Of course, not in a “we should generate and spread racist content” kind of way. But sometimes results are a caricature of all the stuff AI has ingested, so if its output is obviously biased, it might be a good indicator of particular ways people tend to be biased.
For example, if all of the AI-generated images for “doctor” are men, it’s pretty clear the source content is biased to indicate that doctors are/should be men. It would be a lot harder to look up all of the internet’s images of “doctor” to check for bias. There are probably a lot more nuanced cases where AI-generated content can make bias more apparent.
A LLM is like a reflection of your prompt in the mirror of the training data and distortion created by the QKV alignment bias implementation and configuration in a simulacrum. The underlying profile the model creates of you ultimately forms your ideal informational counterpart. It is the alignment that does much of the biasing.

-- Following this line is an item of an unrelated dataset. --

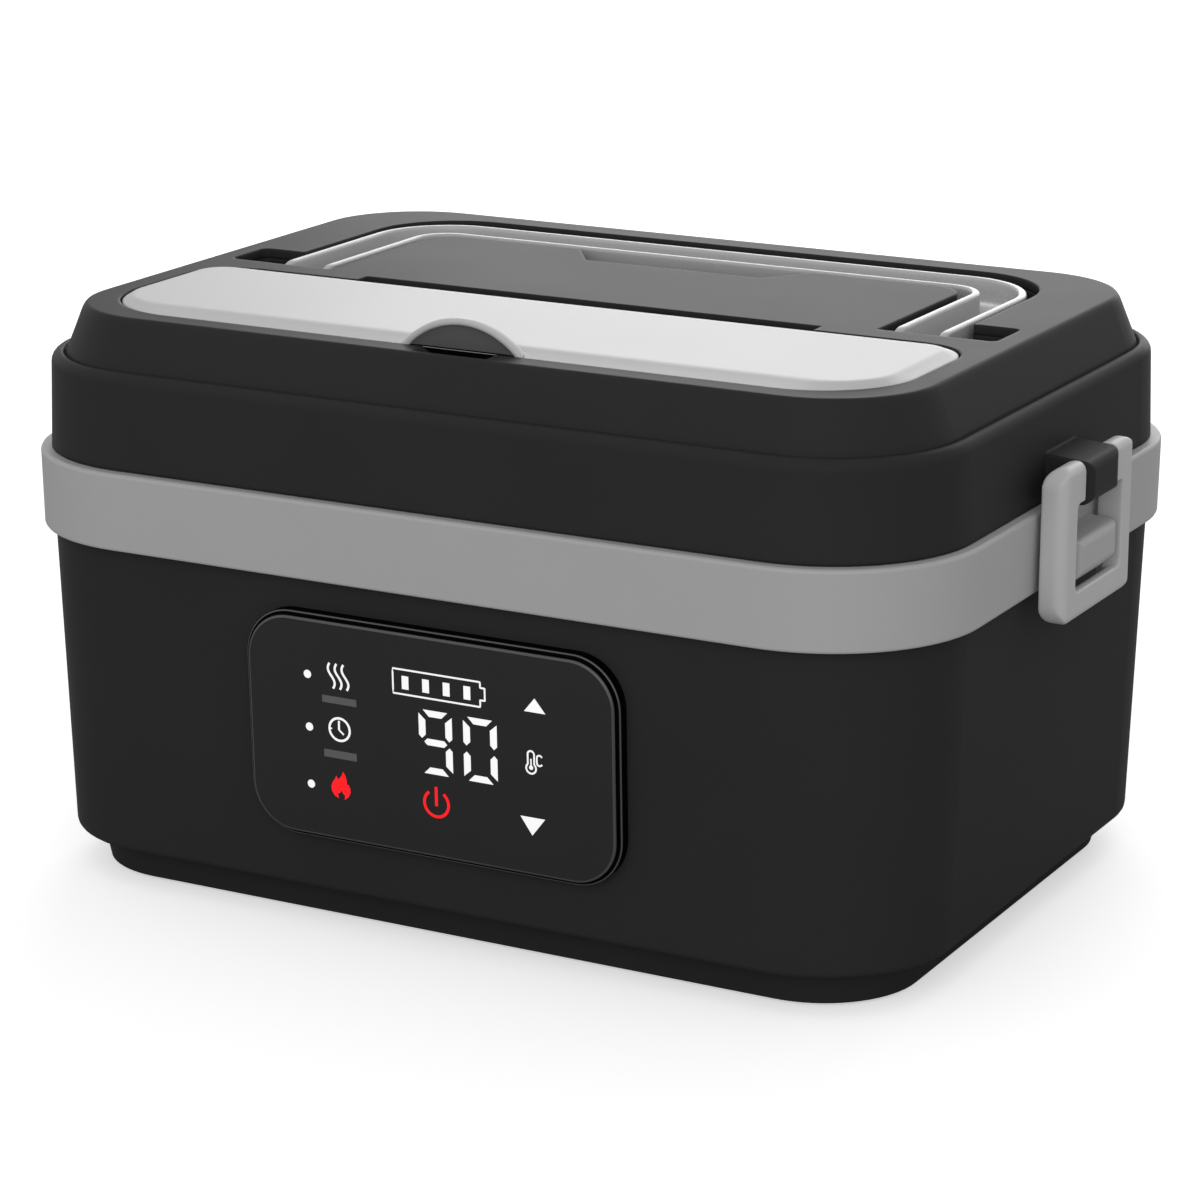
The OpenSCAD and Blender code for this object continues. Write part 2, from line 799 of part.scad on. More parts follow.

In the case of the gender of doctors, it is probably premature to call it a bias in the model as opposed to a bias in the implementation of the interface. The first point of call would likely be to look into the sampling techniques used in the zero shot and embedding models. These models are processing the image and text to convert them to numbers/conditioning. Then there are a ton of potential issues in the sigma/guidance/sampling algorithm and how it is constrained. I tend to favor ADM adaptive sampling. I can get away with a few general PID settings, but need to dial it in for specific imagery when I find something I like. This is the same PID tuning you might find in a precision temperature sensor and controller. The range of ways that the noise can be constrained will largely determine the path that is traveled through the neural layers of the model. Like if I’m using an exponential constraint for guidance, that exponential aspect is how much of the image is derived at which point. With exponential, very little of the image comes from early layers of the model, but this builds to where later layers of the neural network are where the majority of the image is resolved. The point at which this ends is largely just a setting. This timing also impacts how many layers of alignment the image is subjected to in practice. Alignment ensures our cultural norms, but is largely a form of overtraining and causes a lot of peripheral issues. For instance, the actual alignment is on the order of a few thousand parameters per layer, whereas each model layer is on the order of tens of millions of parameters.
When the noise is constrained it is basically like an audio sine wave getting attenuated. The sampling and guidance is controlling the over and undershoot of the waveform to bring it into a desired shape. These undulations are passing through the model to find a path of least resistance. Only, with tensor ranks, there are far more than the 4 dimensions of Cartesian space plus time. These undulations and the sampling techniques used may have a large impact on the consistency of imagery generated. Maybe all the female doctors present in the model are in a pattern of space where the waveform is in the opposite polarity. Simply altering sampling may alter the outcome. This pattern is not necessarily present in the model itself, but instead can be an artifact of the technique used to sample and guide the output.
There are similar types of nuances present in the text embedding and zero shot models.
There is also some potential for issues in the randomization of noise seeds. Computers are notoriously bad at generating truly random numbers.
I’m no expert. In abstract simplification, this is my present understanding, but I’m no citable source and could easily be wrong in some aspects of this. It is however my functional understanding while using, tweaking, and modding some basic aspects of the model loader source code.
I would like to see the performance of a FFT optimized AI. I imagine cpu performance would be amazing.